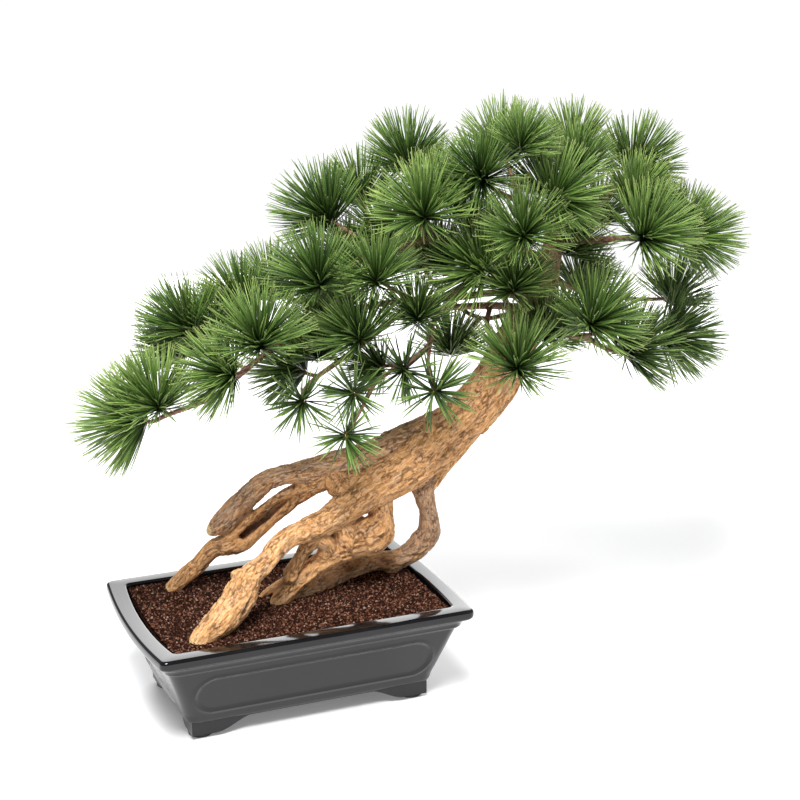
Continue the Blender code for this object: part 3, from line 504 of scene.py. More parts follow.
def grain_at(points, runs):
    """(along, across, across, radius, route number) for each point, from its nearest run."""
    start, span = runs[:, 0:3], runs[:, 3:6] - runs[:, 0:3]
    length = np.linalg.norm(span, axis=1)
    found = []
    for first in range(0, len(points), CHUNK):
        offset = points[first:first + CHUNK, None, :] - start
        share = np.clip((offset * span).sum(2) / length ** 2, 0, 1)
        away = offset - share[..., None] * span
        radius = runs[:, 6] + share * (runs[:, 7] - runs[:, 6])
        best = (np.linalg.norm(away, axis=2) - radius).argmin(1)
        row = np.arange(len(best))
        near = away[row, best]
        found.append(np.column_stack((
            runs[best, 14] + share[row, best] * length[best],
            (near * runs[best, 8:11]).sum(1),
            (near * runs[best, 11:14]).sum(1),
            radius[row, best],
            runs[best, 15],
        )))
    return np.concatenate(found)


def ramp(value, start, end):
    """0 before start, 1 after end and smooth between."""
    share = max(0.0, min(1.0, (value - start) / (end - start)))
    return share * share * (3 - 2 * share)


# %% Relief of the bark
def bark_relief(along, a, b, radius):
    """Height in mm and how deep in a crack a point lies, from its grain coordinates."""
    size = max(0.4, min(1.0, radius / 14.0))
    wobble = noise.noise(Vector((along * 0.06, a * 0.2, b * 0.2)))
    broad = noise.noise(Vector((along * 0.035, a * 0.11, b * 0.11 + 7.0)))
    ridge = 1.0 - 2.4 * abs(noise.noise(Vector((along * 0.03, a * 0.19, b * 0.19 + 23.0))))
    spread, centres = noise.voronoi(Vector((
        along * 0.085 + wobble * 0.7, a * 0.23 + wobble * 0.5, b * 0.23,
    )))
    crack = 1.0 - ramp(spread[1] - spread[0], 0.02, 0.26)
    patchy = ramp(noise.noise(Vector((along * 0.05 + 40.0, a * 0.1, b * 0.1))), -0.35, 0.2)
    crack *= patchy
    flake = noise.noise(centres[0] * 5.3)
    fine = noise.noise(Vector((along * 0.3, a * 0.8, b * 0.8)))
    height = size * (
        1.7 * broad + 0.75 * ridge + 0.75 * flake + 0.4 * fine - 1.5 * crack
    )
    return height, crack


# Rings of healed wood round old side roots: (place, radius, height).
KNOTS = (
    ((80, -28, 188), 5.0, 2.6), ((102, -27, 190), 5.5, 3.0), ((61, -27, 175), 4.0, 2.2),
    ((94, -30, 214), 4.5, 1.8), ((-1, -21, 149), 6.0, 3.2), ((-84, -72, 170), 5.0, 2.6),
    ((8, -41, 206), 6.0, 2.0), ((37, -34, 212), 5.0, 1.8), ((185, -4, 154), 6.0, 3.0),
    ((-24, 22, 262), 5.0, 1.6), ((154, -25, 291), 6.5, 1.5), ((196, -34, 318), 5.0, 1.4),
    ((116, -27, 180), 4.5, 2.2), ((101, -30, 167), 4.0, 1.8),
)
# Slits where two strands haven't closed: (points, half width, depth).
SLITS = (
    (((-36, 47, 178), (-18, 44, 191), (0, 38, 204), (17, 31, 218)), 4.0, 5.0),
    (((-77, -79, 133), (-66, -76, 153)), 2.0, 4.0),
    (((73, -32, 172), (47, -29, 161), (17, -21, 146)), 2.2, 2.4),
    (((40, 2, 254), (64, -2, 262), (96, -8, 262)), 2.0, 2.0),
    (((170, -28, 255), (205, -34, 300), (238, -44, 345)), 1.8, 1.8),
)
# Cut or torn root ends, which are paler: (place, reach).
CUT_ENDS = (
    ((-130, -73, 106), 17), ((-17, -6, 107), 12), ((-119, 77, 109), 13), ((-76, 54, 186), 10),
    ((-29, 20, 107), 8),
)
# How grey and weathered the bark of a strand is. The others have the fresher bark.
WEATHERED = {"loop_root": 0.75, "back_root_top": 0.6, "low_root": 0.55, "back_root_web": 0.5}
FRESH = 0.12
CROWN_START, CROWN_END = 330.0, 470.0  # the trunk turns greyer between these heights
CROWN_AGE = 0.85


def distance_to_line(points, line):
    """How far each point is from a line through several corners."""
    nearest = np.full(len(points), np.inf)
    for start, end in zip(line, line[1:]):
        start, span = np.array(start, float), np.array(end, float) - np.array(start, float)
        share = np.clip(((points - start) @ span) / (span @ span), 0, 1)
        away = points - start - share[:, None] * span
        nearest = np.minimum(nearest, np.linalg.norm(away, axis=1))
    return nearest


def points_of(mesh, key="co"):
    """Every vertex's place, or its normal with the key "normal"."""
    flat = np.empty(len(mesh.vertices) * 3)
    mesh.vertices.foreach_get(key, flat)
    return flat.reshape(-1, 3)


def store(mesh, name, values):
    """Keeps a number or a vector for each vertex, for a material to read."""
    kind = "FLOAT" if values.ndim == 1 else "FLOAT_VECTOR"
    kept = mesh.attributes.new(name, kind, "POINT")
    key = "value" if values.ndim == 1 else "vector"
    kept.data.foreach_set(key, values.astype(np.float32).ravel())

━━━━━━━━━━

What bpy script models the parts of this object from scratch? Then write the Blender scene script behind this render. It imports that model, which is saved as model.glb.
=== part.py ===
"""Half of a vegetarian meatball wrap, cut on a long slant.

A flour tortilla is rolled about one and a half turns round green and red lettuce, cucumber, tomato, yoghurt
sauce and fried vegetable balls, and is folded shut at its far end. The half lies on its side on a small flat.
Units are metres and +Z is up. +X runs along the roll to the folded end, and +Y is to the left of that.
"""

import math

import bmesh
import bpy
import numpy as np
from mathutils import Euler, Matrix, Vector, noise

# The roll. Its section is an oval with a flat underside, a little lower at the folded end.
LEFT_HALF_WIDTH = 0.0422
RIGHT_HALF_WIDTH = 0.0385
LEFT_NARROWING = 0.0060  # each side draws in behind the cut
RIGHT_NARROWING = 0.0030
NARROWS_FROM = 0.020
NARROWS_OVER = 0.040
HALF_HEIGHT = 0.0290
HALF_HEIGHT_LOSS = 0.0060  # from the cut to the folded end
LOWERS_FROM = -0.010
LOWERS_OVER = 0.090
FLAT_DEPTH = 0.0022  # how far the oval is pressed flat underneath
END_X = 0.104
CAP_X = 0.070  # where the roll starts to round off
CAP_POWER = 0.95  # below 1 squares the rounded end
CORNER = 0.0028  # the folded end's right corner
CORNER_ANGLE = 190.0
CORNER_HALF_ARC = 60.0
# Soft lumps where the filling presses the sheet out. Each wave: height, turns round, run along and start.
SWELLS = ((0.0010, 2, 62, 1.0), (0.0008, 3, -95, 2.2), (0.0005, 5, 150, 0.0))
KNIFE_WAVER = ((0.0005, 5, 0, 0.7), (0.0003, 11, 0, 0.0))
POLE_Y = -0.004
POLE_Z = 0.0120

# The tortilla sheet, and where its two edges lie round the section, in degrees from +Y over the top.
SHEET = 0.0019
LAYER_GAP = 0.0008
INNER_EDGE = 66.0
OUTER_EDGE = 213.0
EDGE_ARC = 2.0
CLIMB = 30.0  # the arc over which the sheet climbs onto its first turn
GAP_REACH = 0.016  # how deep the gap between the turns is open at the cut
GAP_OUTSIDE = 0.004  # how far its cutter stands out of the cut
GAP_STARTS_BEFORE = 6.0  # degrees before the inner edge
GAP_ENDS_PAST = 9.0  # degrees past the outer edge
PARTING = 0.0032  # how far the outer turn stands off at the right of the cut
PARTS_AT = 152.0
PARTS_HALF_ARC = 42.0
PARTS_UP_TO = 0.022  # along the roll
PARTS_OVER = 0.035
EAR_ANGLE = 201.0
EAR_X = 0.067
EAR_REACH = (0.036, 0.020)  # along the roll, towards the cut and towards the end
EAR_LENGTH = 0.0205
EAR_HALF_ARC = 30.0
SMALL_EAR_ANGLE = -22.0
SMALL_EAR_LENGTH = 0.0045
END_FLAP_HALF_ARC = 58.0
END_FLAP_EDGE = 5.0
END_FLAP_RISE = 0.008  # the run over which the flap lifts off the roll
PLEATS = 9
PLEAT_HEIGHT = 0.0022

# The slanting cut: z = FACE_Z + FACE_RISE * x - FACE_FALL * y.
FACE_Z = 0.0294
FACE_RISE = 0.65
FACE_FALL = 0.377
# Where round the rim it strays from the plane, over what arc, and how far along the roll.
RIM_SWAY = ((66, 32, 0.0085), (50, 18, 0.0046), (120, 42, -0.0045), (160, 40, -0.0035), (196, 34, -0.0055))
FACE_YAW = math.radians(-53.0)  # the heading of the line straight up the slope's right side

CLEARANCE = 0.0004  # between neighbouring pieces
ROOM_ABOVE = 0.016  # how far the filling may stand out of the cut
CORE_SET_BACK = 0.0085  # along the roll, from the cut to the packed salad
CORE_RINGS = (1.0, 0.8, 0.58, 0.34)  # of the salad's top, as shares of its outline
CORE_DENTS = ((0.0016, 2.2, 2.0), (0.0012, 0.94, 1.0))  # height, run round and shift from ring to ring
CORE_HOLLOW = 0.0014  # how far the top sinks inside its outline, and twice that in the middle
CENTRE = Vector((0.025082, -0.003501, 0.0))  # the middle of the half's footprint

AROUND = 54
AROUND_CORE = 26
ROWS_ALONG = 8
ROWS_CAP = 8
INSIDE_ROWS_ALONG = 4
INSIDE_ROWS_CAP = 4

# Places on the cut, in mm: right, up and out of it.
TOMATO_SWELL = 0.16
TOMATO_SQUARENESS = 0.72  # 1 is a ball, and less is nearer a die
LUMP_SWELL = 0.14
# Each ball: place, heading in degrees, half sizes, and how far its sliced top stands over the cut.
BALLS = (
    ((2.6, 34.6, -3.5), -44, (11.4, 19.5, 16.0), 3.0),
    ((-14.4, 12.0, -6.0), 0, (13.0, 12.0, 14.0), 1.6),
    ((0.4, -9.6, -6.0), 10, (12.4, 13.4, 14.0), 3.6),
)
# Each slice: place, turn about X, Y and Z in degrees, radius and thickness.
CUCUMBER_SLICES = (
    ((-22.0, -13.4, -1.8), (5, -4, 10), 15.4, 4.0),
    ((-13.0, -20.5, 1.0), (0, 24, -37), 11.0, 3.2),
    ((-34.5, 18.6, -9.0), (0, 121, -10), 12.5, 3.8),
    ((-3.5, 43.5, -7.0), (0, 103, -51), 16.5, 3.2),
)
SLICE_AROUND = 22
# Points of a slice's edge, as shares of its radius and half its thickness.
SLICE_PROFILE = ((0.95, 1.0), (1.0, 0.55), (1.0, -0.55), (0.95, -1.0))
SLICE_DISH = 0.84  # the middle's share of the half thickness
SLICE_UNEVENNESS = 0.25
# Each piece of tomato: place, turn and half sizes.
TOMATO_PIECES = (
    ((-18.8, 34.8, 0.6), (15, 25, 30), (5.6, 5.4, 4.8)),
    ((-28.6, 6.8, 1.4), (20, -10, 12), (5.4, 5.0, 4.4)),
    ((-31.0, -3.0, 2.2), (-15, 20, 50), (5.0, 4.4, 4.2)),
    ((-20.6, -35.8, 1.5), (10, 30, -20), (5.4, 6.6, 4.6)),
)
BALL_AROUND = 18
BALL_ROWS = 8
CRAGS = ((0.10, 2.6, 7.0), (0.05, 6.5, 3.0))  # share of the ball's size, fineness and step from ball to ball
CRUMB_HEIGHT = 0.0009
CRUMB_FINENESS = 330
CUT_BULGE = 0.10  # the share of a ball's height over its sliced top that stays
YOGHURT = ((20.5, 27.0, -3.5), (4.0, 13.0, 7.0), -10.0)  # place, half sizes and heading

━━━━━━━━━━

§ WHAT TO DO
Print, without alteration, the lines from the line with "What bpy script" to the line with "a long slant.". Include both of them, and omit every other line.

§ EXERCISE OUTPUT
What bpy script models the parts of this object from scratch? Then write the Blender scene script behind this render. It imports that model, which is saved as model.glb.
=== part.py ===
"""Half of a vegetarian meatball wrap, cut on a long slant.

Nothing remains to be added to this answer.